§ WHAT THE EXERCISE ASKS:
Note each line of the listing that contains the string "part", and copy it.

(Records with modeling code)
-- START --

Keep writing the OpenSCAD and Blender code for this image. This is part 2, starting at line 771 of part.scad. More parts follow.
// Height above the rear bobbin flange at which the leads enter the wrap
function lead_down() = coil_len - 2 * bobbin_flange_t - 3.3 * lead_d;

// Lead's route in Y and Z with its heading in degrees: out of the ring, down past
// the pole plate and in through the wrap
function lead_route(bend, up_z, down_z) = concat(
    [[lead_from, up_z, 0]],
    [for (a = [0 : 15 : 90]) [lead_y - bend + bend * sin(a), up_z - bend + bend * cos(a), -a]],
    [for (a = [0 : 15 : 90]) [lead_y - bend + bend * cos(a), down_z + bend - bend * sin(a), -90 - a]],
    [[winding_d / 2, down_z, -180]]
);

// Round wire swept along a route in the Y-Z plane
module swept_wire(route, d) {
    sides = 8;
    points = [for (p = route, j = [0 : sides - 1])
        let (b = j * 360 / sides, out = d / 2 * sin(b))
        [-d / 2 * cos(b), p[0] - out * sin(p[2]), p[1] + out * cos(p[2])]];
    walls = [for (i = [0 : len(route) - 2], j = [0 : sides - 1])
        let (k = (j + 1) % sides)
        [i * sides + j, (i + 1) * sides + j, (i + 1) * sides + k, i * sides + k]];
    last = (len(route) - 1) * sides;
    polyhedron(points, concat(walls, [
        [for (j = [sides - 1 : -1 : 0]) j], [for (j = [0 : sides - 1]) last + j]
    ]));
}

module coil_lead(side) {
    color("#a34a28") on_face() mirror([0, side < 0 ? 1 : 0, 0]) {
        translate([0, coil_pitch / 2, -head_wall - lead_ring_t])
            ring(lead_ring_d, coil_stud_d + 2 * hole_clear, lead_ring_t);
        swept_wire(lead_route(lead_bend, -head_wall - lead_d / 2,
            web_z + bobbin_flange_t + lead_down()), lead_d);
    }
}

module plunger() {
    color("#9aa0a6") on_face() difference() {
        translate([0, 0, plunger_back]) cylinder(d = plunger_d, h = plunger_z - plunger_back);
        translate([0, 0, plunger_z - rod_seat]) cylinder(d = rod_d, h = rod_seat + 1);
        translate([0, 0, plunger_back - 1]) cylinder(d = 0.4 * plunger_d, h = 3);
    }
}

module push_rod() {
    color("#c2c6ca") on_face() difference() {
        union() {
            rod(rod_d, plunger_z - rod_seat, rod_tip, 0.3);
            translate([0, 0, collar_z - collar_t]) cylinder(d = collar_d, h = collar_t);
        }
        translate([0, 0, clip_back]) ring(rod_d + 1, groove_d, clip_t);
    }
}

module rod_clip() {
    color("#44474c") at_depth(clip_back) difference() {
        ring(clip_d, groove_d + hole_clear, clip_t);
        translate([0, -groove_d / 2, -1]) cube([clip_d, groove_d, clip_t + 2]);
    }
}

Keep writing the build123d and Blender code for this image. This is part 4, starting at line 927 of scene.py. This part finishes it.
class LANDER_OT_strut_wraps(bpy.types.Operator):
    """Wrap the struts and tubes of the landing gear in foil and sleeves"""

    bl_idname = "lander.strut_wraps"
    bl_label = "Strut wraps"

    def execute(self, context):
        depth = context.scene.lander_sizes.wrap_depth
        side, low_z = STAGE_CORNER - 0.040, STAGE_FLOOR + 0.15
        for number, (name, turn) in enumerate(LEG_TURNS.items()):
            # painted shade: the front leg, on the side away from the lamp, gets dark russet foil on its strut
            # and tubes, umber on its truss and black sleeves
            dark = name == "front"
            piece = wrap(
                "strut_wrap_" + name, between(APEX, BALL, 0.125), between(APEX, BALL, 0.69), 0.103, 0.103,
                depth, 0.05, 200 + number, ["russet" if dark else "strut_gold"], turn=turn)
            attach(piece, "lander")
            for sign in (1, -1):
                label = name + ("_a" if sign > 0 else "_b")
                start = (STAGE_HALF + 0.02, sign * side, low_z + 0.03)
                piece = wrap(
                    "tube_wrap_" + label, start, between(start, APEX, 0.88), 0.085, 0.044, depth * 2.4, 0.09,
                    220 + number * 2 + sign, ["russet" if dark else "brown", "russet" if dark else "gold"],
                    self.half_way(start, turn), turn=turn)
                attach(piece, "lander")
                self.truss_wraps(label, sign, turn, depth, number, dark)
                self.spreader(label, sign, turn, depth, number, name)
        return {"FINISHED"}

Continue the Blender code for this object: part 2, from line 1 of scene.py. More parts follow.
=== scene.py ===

-- END --

§ REPLY:
Keep writing the OpenSCAD and Blender code for this image. This is part 2, starting at line 771 of part.scad. More parts follow.
Keep writing the build123d and Blender code for this image. This is part 4, starting at line 927 of scene.py. This part finishes it.
Continue the Blender code for this object: part 2, from line 1 of scene.py. More parts follow.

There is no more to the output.